>> Start DATASET EXTRACT
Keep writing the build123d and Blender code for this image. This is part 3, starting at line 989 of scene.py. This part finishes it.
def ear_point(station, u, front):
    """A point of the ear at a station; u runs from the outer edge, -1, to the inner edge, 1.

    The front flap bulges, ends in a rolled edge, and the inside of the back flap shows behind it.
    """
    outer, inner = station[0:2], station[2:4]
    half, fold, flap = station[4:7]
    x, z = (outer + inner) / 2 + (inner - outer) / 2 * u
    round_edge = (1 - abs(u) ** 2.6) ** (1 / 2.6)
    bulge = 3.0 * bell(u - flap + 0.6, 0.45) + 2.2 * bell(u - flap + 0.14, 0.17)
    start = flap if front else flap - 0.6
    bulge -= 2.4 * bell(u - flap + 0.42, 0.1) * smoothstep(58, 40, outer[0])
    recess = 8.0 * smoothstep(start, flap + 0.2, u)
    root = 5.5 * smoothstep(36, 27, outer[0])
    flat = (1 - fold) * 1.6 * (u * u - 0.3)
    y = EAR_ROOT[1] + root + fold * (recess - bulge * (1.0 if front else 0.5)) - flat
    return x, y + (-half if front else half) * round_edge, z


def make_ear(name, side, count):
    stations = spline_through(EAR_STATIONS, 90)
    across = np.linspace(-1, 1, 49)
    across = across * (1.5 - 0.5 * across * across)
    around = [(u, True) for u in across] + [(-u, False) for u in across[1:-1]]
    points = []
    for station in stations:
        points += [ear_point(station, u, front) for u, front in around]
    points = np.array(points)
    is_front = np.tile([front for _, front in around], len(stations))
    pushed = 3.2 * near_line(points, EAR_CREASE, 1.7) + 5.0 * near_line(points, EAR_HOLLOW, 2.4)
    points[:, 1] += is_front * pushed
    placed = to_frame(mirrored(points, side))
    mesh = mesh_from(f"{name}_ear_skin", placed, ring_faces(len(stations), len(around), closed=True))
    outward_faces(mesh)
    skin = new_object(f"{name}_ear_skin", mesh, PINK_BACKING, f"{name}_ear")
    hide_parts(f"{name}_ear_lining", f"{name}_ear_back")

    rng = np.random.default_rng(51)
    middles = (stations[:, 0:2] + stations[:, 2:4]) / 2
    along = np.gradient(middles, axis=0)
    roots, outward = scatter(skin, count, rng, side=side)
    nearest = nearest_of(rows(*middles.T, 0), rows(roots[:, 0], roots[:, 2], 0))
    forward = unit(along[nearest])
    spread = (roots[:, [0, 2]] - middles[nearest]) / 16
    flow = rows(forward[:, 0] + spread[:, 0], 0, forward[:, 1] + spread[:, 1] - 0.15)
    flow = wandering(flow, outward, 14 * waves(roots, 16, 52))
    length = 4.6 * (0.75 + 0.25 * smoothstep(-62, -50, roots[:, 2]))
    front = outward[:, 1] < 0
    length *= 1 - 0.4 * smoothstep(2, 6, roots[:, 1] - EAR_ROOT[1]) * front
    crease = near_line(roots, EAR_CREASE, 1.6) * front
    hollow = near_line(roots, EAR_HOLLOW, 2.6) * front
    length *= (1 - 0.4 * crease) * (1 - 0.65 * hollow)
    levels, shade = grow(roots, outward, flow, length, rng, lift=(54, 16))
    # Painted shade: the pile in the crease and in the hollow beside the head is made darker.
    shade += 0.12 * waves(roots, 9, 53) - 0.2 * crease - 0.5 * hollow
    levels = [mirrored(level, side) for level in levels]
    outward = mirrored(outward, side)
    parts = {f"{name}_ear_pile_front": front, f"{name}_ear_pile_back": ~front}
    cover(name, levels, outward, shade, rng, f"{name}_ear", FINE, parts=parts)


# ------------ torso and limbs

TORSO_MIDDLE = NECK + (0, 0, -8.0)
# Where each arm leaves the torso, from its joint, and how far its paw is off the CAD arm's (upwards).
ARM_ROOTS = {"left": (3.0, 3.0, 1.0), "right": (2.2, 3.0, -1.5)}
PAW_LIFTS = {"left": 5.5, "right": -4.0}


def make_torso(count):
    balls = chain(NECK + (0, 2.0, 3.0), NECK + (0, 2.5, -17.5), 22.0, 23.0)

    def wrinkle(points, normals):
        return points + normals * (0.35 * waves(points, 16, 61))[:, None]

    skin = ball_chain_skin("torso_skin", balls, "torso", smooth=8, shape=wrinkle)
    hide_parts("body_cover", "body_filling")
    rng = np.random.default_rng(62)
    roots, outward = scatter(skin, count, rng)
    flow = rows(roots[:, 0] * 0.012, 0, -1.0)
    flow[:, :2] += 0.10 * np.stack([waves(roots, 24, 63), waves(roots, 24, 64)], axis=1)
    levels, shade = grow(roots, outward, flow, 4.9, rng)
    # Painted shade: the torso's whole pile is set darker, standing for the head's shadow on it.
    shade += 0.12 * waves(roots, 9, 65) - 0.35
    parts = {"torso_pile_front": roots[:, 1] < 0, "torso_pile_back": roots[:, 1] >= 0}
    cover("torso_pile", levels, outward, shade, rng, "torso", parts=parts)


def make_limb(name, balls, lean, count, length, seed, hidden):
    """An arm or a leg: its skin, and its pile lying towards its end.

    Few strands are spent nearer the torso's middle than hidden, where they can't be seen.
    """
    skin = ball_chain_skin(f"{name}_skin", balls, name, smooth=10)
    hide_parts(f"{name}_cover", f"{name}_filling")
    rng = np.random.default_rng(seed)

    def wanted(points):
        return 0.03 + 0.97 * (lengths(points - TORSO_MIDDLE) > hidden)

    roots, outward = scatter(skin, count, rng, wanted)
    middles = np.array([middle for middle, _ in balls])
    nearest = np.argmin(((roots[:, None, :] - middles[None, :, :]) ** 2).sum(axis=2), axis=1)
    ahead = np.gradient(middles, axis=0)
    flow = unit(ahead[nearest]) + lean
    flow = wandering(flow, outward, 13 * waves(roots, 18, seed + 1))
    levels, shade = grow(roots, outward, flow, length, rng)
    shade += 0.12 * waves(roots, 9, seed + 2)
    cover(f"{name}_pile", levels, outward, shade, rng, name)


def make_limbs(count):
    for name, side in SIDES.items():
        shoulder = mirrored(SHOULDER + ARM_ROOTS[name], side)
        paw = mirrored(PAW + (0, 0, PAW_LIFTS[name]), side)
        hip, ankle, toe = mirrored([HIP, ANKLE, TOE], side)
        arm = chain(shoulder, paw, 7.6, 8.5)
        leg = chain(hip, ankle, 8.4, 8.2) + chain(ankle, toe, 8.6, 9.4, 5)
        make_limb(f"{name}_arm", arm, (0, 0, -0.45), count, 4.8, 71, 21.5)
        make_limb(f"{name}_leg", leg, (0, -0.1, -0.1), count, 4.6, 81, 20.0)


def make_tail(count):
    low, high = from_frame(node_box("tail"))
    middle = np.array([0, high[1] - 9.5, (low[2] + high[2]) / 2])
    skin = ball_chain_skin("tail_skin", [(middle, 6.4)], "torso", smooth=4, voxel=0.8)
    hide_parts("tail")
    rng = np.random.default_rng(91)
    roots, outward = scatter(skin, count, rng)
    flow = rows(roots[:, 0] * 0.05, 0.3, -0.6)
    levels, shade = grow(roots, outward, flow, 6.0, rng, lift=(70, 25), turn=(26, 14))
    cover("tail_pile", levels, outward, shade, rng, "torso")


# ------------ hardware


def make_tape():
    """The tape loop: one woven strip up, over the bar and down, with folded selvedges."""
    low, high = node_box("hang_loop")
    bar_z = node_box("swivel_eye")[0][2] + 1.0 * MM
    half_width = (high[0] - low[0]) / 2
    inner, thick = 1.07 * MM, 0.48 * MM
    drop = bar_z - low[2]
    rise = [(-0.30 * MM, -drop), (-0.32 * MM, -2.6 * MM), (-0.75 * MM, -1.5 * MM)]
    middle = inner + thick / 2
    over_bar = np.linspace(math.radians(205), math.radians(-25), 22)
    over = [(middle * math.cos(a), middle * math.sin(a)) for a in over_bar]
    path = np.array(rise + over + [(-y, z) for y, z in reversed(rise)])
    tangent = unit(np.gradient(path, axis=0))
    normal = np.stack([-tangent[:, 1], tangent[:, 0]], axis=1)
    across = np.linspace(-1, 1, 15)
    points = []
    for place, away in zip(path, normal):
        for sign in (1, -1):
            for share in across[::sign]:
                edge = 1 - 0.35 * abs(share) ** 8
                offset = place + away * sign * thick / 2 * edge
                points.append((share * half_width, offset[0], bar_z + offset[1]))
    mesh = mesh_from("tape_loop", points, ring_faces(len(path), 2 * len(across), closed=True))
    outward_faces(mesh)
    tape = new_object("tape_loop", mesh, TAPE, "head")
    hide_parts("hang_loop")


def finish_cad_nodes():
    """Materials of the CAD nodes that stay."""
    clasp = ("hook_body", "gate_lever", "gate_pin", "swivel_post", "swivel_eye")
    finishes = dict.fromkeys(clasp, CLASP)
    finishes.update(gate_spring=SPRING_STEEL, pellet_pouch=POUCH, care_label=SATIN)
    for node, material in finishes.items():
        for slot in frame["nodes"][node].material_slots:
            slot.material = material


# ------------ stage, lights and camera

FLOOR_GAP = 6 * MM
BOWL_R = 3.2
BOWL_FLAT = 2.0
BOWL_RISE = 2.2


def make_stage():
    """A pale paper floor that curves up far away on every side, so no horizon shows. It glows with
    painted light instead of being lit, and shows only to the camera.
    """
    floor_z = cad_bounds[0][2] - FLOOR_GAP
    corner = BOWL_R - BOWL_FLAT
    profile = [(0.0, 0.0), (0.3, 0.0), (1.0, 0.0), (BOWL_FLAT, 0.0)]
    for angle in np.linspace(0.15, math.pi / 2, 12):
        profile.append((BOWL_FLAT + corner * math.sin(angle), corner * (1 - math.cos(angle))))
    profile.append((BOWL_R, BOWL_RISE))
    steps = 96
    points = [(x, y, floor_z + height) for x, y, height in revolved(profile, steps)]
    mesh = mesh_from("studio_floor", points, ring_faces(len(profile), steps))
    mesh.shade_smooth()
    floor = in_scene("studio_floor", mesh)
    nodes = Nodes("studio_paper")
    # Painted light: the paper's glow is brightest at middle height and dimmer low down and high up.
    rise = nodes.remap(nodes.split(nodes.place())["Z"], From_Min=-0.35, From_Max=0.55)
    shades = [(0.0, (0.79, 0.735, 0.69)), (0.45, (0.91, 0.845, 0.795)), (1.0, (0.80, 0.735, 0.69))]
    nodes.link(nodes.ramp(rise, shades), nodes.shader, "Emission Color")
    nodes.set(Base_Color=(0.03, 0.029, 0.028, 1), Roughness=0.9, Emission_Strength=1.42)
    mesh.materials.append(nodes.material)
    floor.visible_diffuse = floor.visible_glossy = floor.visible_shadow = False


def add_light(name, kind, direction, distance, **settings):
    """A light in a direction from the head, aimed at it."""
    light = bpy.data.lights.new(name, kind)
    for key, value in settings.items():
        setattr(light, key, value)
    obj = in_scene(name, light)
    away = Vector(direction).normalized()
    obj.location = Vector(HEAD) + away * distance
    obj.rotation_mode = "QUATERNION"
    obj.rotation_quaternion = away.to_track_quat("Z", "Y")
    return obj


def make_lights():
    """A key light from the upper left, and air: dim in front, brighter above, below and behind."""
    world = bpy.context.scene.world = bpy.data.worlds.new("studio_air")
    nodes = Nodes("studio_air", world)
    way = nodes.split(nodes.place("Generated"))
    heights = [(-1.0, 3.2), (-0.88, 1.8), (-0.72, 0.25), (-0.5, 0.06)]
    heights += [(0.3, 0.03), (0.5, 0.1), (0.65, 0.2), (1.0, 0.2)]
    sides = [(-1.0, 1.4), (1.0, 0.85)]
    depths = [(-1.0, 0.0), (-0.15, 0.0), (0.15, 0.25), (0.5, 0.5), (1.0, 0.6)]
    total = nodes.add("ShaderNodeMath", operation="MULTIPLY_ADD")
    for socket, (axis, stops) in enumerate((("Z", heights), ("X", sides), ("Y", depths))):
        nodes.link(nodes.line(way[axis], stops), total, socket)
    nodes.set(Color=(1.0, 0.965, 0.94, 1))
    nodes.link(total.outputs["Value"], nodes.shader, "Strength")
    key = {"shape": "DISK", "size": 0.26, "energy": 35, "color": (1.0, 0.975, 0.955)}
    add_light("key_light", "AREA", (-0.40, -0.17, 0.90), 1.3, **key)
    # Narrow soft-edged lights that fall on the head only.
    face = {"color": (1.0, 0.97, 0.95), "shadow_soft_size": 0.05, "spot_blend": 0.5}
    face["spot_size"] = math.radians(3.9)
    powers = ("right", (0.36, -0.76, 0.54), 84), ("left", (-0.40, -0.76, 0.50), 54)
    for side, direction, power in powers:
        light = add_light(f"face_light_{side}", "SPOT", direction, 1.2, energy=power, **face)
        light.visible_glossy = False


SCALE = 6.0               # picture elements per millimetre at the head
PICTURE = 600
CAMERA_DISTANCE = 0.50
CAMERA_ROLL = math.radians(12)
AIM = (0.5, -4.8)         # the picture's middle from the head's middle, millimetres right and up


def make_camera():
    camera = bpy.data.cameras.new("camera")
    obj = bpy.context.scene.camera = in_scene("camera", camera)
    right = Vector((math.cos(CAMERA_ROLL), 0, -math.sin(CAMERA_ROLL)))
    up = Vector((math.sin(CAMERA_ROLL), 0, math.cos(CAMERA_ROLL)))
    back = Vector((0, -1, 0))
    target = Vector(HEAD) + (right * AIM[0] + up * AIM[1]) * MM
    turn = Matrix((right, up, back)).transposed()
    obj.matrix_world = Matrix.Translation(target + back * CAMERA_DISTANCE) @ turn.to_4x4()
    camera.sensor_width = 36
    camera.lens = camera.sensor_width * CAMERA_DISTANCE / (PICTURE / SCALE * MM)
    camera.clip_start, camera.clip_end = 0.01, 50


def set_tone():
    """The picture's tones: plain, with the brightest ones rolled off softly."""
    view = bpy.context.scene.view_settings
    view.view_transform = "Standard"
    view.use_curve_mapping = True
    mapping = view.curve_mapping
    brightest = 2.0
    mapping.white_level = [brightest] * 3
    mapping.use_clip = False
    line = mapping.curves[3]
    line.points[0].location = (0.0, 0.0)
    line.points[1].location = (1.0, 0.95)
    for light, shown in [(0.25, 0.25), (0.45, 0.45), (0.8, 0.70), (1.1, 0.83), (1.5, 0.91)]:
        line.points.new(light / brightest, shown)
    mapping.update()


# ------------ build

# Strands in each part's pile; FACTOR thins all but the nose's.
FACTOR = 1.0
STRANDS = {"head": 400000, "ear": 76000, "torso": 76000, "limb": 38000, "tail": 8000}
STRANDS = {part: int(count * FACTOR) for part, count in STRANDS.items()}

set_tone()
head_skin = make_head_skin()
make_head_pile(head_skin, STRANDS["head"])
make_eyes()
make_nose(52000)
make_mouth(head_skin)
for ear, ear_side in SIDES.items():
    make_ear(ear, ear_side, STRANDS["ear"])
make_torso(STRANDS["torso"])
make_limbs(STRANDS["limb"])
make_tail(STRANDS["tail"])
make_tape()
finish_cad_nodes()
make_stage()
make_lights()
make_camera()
>> End DATASET EXTRACT
- _EXERCISE DESCRIPTION_: Show each line of the listing that holds the string "finishes".

- _WRITTEN RESPONSE_:
Keep writing the build123d and Blender code for this image. This is part 3, starting at line 989 of scene.py. This part finishes it.
    finishes = dict.fromkeys(clasp, CLASP)
    finishes.update(gate_spring=SPRING_STEEL, pellet_pouch=POUCH, care_label=SATIN)
    for node, material in finishes.items():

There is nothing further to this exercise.